### GOAL
How many lines in the entries below contain "continues"? Answer with the number only.

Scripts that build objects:

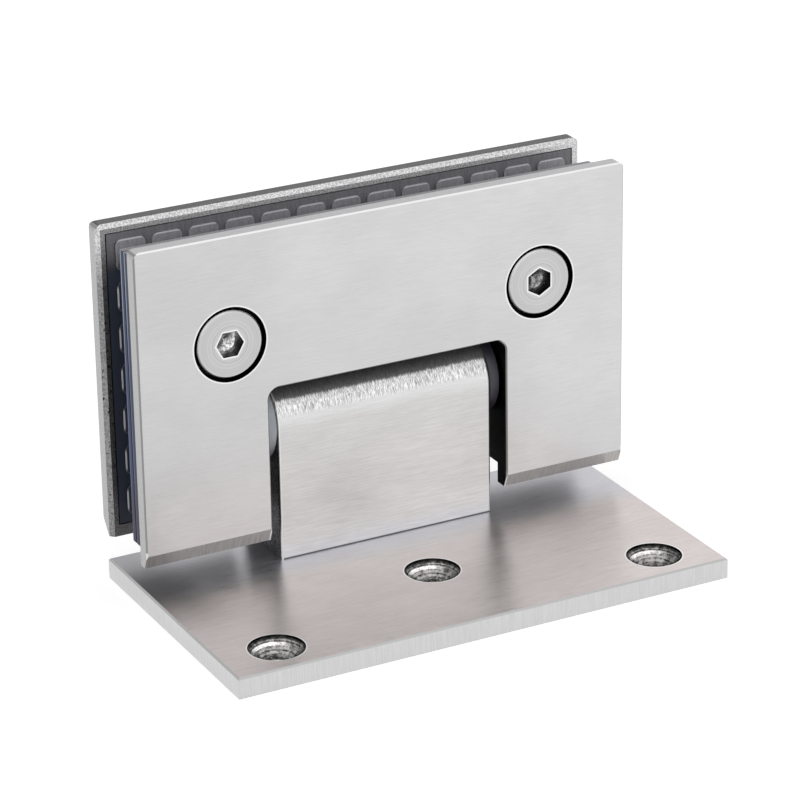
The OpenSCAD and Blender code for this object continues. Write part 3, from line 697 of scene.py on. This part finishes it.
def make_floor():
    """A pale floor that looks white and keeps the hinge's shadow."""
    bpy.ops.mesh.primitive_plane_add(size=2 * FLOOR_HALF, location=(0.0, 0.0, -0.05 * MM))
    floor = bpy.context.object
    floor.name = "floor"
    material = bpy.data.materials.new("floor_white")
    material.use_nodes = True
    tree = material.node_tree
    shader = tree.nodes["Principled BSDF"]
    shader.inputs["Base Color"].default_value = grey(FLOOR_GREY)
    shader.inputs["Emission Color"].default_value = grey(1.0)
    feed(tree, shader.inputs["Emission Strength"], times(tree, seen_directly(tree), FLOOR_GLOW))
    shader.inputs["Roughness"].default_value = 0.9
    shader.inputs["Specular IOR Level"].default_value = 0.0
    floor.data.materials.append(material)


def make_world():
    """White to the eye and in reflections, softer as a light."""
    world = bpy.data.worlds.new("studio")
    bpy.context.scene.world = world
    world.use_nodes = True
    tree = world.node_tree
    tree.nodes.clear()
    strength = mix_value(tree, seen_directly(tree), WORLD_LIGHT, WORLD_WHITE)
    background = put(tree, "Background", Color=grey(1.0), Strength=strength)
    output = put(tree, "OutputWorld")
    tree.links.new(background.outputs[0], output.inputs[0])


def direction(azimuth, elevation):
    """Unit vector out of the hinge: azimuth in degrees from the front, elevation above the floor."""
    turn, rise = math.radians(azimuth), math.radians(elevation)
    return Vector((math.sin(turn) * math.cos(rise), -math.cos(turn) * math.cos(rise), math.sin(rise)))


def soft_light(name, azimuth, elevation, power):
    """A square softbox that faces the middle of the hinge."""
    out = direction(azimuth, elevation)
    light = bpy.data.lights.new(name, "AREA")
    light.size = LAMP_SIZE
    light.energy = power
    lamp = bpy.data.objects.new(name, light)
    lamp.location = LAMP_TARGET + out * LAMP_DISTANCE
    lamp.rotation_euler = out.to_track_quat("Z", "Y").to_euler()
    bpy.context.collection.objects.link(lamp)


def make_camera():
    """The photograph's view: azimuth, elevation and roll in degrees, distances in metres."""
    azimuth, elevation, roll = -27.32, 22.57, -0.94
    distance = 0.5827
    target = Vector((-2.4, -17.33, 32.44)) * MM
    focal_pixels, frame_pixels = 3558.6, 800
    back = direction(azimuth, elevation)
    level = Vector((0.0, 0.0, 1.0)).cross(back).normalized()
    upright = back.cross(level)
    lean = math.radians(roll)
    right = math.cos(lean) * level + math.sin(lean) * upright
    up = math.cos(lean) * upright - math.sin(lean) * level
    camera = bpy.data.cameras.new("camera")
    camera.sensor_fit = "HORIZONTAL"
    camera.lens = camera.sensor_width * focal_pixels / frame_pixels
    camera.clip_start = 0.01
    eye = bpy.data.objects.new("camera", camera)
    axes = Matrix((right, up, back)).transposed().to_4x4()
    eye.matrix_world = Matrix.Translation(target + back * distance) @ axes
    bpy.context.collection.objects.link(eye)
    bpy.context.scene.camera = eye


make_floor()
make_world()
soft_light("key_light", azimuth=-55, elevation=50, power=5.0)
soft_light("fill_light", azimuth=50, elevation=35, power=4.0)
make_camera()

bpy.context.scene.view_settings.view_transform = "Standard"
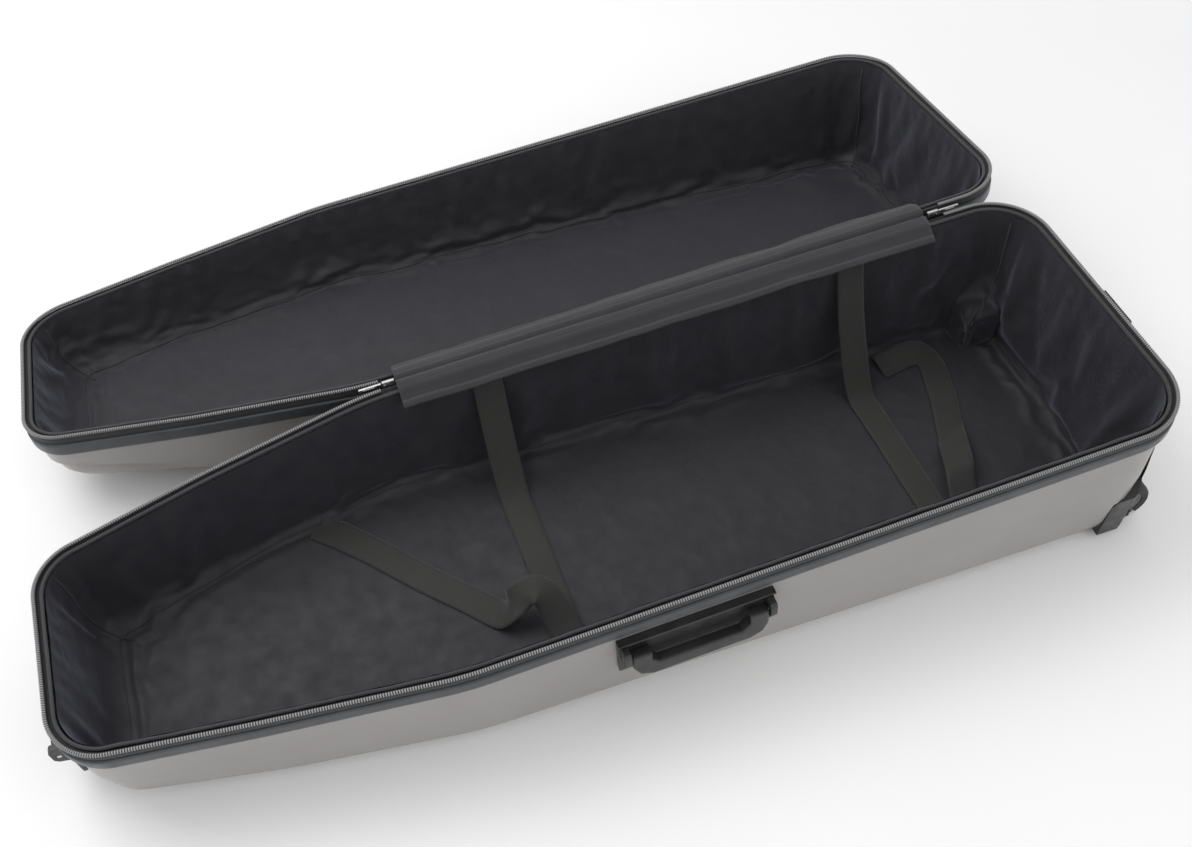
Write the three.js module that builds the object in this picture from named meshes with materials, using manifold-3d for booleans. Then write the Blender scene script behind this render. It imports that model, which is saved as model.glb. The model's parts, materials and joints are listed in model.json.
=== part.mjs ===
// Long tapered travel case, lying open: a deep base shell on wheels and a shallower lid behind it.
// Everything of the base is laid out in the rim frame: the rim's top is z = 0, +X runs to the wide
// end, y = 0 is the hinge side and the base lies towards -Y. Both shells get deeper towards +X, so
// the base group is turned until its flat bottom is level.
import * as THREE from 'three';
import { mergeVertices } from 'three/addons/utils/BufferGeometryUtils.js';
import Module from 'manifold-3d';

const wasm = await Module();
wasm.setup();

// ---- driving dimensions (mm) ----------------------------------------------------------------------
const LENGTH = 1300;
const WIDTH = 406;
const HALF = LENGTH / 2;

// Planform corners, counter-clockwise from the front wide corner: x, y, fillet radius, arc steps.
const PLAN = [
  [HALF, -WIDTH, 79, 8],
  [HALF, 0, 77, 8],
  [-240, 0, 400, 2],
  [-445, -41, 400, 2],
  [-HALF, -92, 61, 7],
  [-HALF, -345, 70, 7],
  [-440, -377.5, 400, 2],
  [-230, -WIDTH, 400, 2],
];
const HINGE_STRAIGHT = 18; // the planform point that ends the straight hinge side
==
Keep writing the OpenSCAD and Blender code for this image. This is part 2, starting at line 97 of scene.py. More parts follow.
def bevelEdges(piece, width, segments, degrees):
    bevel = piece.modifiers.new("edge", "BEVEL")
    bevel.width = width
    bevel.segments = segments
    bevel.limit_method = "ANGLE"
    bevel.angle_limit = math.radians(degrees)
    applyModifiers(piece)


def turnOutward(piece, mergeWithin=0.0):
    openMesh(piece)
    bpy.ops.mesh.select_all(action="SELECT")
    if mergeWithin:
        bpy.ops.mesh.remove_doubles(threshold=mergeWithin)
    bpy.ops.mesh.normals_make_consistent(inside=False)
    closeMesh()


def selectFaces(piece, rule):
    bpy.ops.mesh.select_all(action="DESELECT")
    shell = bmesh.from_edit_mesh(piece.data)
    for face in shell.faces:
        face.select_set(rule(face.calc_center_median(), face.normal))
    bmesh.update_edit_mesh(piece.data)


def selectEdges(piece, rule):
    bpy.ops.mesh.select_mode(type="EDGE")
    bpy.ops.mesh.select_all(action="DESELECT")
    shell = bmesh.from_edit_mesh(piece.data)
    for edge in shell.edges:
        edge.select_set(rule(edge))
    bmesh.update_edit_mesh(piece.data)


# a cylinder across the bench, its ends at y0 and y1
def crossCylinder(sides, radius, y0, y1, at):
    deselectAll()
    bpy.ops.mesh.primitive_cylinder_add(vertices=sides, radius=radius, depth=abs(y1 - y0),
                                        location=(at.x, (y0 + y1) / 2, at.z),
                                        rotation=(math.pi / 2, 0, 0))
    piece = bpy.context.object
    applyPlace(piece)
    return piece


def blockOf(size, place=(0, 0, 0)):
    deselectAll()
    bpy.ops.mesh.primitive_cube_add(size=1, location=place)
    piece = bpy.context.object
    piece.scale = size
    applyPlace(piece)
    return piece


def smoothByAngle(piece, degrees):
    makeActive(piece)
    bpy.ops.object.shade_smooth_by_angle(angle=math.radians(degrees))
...
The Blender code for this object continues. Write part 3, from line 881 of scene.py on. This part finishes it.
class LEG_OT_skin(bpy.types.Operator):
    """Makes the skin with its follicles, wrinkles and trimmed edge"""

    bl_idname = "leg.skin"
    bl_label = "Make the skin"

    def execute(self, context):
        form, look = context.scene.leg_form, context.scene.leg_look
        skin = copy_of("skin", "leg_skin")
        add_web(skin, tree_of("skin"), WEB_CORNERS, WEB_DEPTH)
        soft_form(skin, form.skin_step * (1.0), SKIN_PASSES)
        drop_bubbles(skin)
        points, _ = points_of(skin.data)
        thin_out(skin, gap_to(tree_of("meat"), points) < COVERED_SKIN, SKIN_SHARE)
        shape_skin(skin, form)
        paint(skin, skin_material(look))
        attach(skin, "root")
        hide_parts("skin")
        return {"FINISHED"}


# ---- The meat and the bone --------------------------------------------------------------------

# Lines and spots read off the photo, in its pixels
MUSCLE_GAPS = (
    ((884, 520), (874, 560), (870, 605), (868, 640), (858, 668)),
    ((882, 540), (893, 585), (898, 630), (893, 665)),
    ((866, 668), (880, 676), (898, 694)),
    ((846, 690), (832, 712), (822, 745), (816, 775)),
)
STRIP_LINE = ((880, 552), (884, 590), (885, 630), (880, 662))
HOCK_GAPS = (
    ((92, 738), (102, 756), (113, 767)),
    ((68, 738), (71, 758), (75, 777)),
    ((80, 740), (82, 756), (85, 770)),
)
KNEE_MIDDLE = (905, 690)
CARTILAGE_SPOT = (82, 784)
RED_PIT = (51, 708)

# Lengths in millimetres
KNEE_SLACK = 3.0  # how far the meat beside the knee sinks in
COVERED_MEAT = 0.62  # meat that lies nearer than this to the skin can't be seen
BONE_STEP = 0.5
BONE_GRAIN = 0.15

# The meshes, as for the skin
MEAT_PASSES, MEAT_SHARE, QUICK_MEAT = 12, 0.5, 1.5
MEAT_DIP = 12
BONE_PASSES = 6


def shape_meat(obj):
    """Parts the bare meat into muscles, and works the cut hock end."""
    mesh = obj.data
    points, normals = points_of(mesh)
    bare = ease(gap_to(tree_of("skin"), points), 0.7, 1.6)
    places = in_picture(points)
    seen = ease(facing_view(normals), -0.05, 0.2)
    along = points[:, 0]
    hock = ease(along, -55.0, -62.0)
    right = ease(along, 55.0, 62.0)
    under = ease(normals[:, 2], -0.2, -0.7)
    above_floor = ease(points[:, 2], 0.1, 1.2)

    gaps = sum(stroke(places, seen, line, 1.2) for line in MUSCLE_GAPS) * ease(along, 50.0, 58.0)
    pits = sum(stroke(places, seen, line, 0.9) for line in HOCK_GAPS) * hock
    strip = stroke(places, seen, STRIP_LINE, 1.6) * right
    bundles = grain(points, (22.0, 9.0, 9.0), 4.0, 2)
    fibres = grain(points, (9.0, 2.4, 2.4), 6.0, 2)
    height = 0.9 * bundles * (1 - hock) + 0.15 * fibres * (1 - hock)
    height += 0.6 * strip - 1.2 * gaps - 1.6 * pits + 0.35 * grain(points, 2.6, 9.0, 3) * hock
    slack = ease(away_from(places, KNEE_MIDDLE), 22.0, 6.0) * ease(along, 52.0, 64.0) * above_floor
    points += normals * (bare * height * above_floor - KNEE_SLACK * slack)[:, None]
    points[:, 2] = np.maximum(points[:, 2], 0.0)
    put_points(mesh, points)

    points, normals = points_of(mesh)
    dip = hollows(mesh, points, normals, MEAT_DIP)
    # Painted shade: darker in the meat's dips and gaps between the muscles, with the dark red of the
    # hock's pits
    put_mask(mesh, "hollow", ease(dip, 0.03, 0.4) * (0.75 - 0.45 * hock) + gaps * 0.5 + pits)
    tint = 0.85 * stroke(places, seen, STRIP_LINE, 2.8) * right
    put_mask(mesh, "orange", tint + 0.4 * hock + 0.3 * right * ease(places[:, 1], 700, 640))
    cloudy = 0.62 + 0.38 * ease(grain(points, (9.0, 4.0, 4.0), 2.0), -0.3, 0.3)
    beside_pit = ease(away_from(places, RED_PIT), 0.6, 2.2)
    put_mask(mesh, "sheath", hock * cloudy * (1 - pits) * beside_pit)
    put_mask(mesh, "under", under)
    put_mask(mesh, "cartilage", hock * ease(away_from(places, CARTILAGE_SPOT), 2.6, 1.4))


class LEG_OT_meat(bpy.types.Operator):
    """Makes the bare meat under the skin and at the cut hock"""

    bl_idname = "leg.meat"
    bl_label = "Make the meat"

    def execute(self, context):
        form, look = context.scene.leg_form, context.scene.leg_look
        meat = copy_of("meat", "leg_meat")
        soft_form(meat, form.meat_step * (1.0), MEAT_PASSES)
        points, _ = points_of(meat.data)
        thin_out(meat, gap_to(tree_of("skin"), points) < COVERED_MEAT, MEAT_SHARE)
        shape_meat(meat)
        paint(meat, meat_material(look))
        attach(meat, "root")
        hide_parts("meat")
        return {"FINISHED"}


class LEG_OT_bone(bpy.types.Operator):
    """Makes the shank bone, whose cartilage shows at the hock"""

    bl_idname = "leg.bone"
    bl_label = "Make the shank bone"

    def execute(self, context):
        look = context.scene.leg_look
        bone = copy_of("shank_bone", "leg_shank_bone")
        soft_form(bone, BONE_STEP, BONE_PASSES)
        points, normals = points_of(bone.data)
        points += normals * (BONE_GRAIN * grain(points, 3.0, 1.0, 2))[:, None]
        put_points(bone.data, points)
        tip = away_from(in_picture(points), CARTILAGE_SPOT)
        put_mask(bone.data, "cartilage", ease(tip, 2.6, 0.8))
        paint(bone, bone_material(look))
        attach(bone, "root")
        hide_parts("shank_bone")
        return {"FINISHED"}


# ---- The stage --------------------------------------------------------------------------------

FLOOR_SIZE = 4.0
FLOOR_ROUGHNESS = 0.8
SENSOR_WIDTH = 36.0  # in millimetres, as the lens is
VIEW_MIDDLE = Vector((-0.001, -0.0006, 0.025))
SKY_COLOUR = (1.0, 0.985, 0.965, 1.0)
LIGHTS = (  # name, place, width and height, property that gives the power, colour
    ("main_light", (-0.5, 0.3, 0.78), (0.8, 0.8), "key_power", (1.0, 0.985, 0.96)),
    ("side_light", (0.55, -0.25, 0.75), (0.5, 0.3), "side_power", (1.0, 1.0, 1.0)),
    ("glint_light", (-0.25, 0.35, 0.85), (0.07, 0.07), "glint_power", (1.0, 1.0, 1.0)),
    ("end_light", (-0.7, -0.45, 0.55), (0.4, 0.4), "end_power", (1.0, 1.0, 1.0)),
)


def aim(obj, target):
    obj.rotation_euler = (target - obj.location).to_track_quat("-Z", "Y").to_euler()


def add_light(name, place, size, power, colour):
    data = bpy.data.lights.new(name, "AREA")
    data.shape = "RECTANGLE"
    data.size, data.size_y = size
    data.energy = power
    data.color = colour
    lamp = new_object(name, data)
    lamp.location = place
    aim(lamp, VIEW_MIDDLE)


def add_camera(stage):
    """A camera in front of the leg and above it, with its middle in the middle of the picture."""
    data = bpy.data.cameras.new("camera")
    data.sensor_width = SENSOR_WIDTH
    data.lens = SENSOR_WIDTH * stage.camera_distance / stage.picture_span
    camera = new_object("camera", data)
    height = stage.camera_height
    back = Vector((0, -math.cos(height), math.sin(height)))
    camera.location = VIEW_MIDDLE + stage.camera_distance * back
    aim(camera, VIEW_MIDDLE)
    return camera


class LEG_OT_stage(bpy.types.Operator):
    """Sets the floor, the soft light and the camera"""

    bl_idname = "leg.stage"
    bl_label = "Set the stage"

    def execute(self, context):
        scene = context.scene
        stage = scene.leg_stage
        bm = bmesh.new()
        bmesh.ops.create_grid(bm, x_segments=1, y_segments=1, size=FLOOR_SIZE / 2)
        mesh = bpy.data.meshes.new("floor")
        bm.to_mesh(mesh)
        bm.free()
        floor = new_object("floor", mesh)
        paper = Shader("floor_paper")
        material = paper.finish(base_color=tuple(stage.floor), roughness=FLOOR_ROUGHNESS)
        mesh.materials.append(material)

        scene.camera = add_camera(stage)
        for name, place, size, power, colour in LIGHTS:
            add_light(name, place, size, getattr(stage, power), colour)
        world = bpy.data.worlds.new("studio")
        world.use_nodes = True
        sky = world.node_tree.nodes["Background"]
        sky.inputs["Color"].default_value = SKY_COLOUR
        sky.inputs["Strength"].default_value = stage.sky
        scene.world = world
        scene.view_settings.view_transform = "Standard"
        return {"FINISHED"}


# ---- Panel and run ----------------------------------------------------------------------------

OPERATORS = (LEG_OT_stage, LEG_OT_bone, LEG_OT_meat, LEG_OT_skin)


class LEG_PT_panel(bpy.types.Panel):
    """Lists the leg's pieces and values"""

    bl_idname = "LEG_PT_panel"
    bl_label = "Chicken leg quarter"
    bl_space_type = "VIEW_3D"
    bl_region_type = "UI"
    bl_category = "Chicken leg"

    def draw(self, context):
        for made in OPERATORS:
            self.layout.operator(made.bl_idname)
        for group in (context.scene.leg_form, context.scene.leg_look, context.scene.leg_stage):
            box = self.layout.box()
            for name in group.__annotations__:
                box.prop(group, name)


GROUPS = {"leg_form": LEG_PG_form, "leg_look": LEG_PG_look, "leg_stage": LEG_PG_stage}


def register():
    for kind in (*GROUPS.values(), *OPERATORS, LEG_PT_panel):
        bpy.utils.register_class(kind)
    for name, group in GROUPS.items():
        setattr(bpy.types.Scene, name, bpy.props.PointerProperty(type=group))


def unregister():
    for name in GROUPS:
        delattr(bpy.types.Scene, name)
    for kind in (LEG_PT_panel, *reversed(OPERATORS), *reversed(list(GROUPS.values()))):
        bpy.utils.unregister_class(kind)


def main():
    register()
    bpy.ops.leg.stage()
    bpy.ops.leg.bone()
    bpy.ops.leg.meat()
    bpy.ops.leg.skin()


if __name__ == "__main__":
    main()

### WRITTEN RESPONSE
2